Sherni, which means tigress in Hindi, is set in the heart of an Indian jungle and tracks a man-eating tigress caught in the conflict of hunger, electoral politics, and depleting animal habitat due to forest-adjacent urbanisation and encroachment of human settlements.

“As a character, Vidya Vincent is very different from who I am,” Balan says of the film directed by Amit Masurkar.

Vincent is “a woman with few words but great action,” says the Kahani actor who loved the idea of Masurkar wanting to “tell a story about the jungle and wanting a female forest officer as the pivot.”

From misogynist tropes, nature’s imbalance, to wildlife displacement — the film focuses on a range of issues that tie in with global climate change and rapid development at the cost of nature.

In some ways, Balan’s character is not unlike the tigress she’s trying to save — “the sherni in the jungle is endangered of course, but so is someone like Vidya Vincent who is an idealist”.

A lot rests on her shoulder as the forest land she’s responsible for is enduring an onslaught from manipulative politicians, local villagers, and power-hungry men.

Towards the ending, after calling one of her superior officers “pathetic” for avoiding an investigation, Balan’s character ends up losing her position and is transferred to a job at a museum.

“It was a mixed bag of emotions that she was experiencing” at the time, says Balan. “There was disappointment, betrayal, sadness, anger, frustration, and a feeling that she had failed.”

“She’s been sent into a museum where you have taxidermied animals, and the contrast is quite stark,” says Balan. Sherni is also an example of the exciting direction Indian films are headed — being able to hold their own without the traditional big-ticket theatrical release.

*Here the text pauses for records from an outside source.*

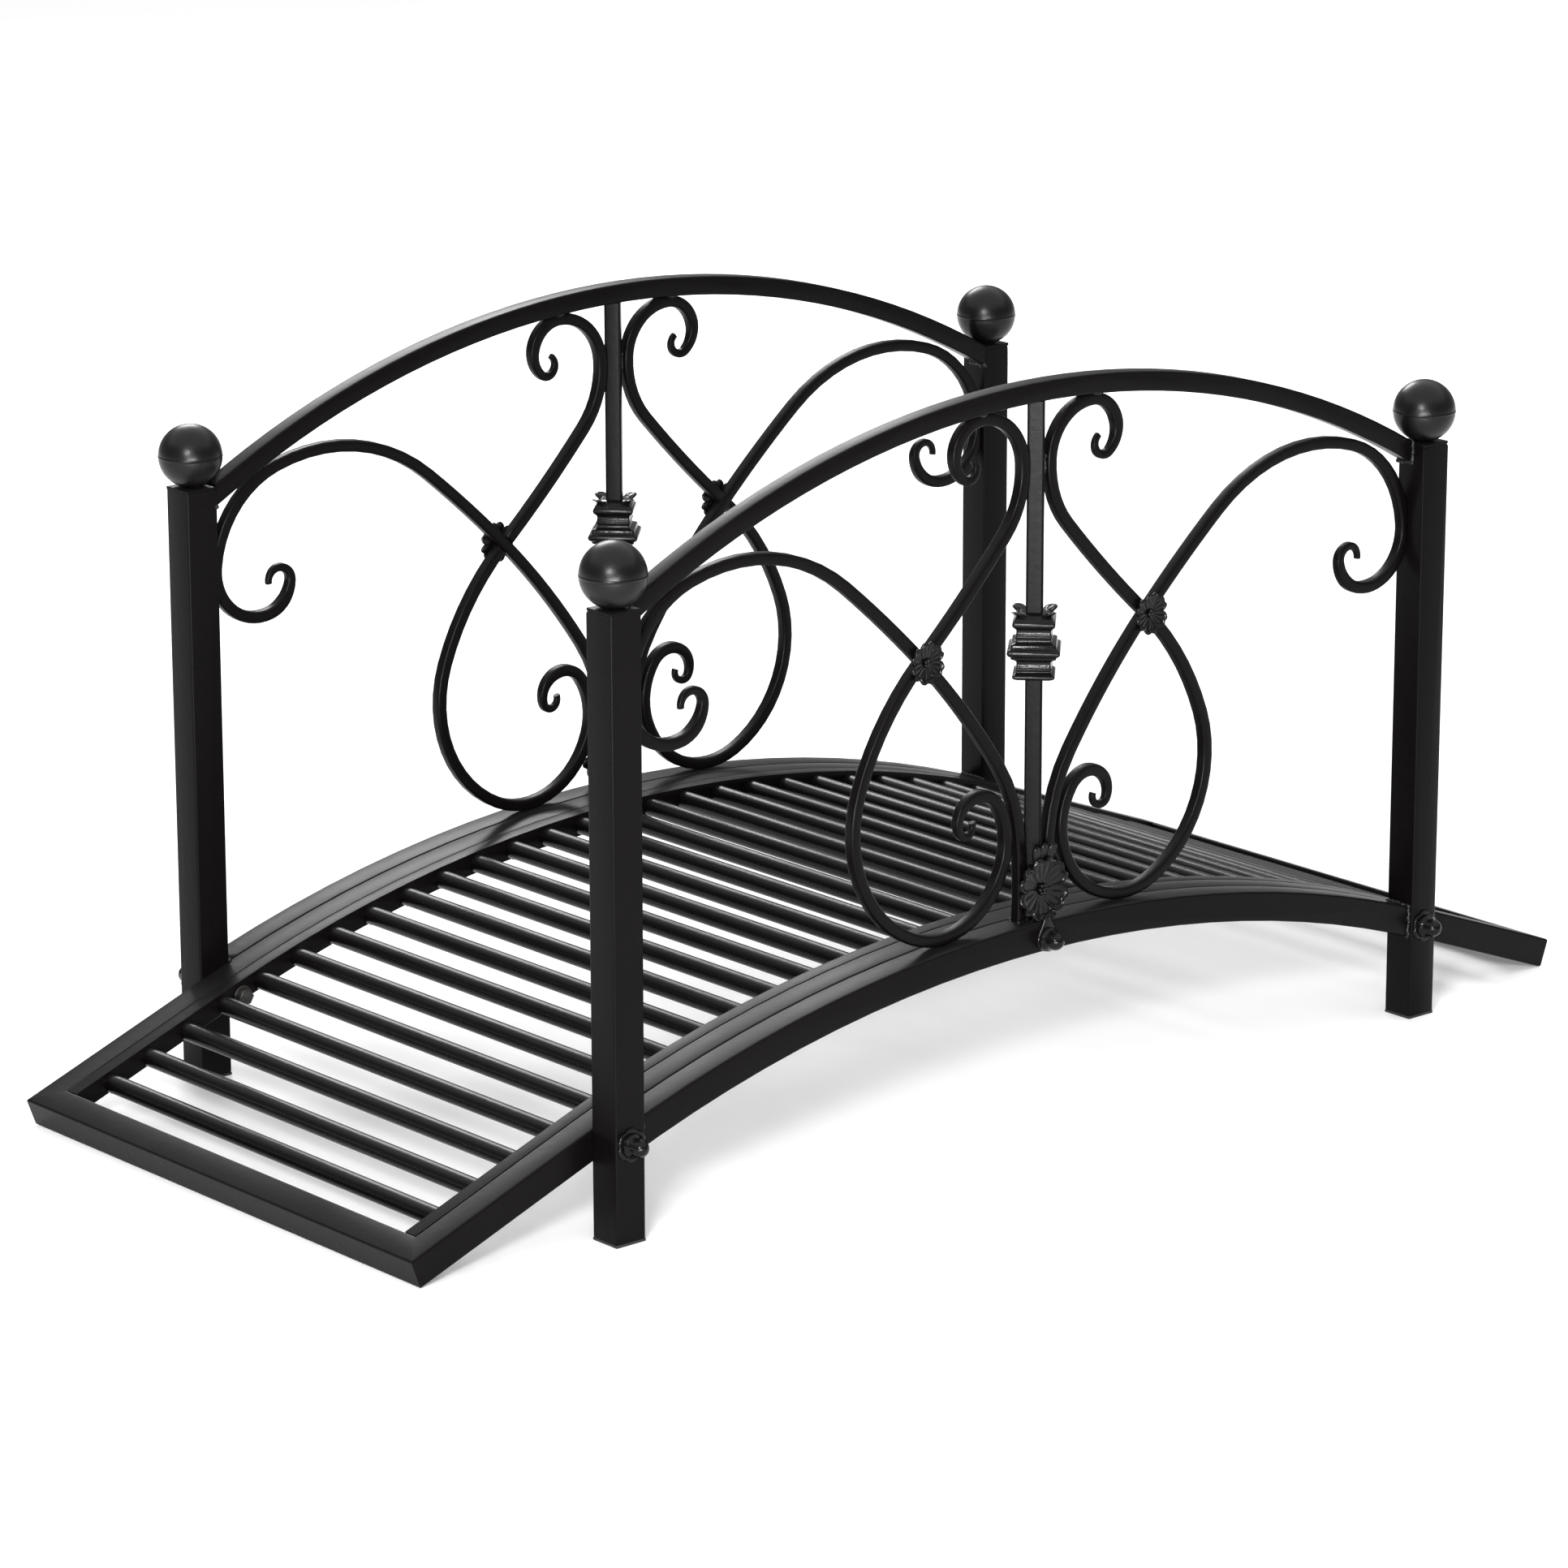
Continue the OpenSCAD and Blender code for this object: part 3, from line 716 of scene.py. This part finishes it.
class BRIDGE_OT_cast_collars(bpy.types.Operator):
    """Casts the stepped square collars on the centre bars"""

    bl_idname = "bridge.cast_collars"
    bl_label = "Cast the Collars"

    def execute(self, context):
        low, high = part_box("collar_near")
        wide = (high.x - low.x) / math.sqrt(2)
        middle = (low + high) / 2
        tall = high.z - low.z
        profile = [(0.50, 0.0), (0.64, 0.004)]
        profile += ridge(0.68, 0.80, 0.012, 0.100)
        profile += cove(0.70, 0.645, 0.66, 0.112, 0.150, 4)
        profile += ridge(0.655, 0.68, 0.152, 0.185, 4)
        profile += cove(0.66, 0.64, 0.82, 0.190, 0.330)
        profile += [(0.845, 0.335), (0.85, 0.350), (0.86, 0.362)]
        profile += ridge(0.89, 1.0, 0.375, 0.490)
        profile += [(0.86, 0.500), (0.85, 0.540), (0.83, 0.556)]
        profile += cove(0.80, 0.66, 0.67, 0.562, 0.640, 6)
        profile += ridge(0.665, 0.69, 0.642, 0.680, 4)
        profile += cove(0.67, 0.65, 0.74, 0.685, 0.800)
        profile += ridge(0.75, 0.81, 0.805, 0.900)
        profile += [(0.74, 0.906), (0.725, 0.930), (0.68, 0.945), (0.64, 0.975), (0.50, 1.0)]
        tiers = [(share * wide, rise * tall) for share, rise in profile]
        first = tiers[0][0]
        parts = [raised(square_plate(first, 0.045 * first), tiers)]
        for i in range(4):
            leaf = collar_leaf(0.27 * wide, 0.23 * tall)
            leaf.matrix_world = (
                Matrix.Translation((0, 0, 0.89 * tall)) @ Matrix.Rotation(math.pi * (0.25 + i / 2), 4, "Z"))
            settle(leaf)
            parts.append(leaf)
        collar = joined("collar", parts)
        collar.matrix_world = (
            Matrix.Translation((middle.x, middle.y, low.z)) @ Matrix.Rotation(math.pi / 4, 4, "Z"))
        settle(collar)
        smooth(collar, 50)
        two_of(collar, "cast_collar", PAINTS["cast_black"], "cast_black", "collar")
        return {"FINISHED"}


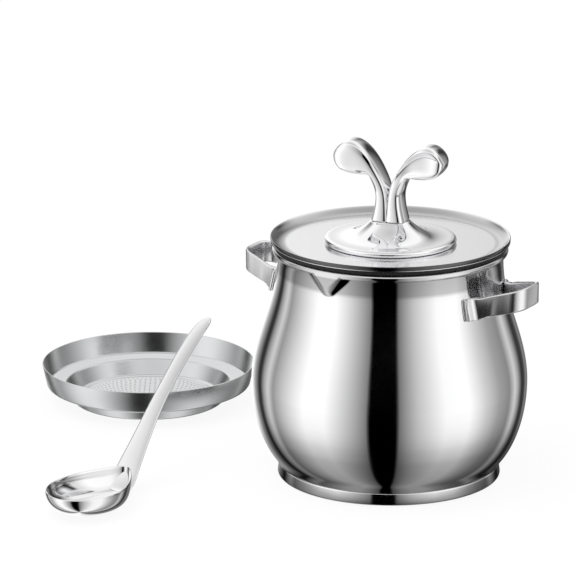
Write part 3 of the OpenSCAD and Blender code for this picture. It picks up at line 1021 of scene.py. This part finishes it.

Sherni was released on the streaming platform of Amazon Prime on 18 June.

So far, fans have had good things to say about the film. One person wrote on Twitter: “#Sherni is a great wake-up call for all of us. I’m glad that movies related to environment conservation are being talked about and that too so brilliantly. A great job is done by @amit_masurkar in directing this movie.”

“Amit Masurkar’s new movie will make you think. The cinematography of #Sherni feels so real, I could sense myself strolling around the jungle. Once in a while, a great film comes along and this is just that!” wrote another.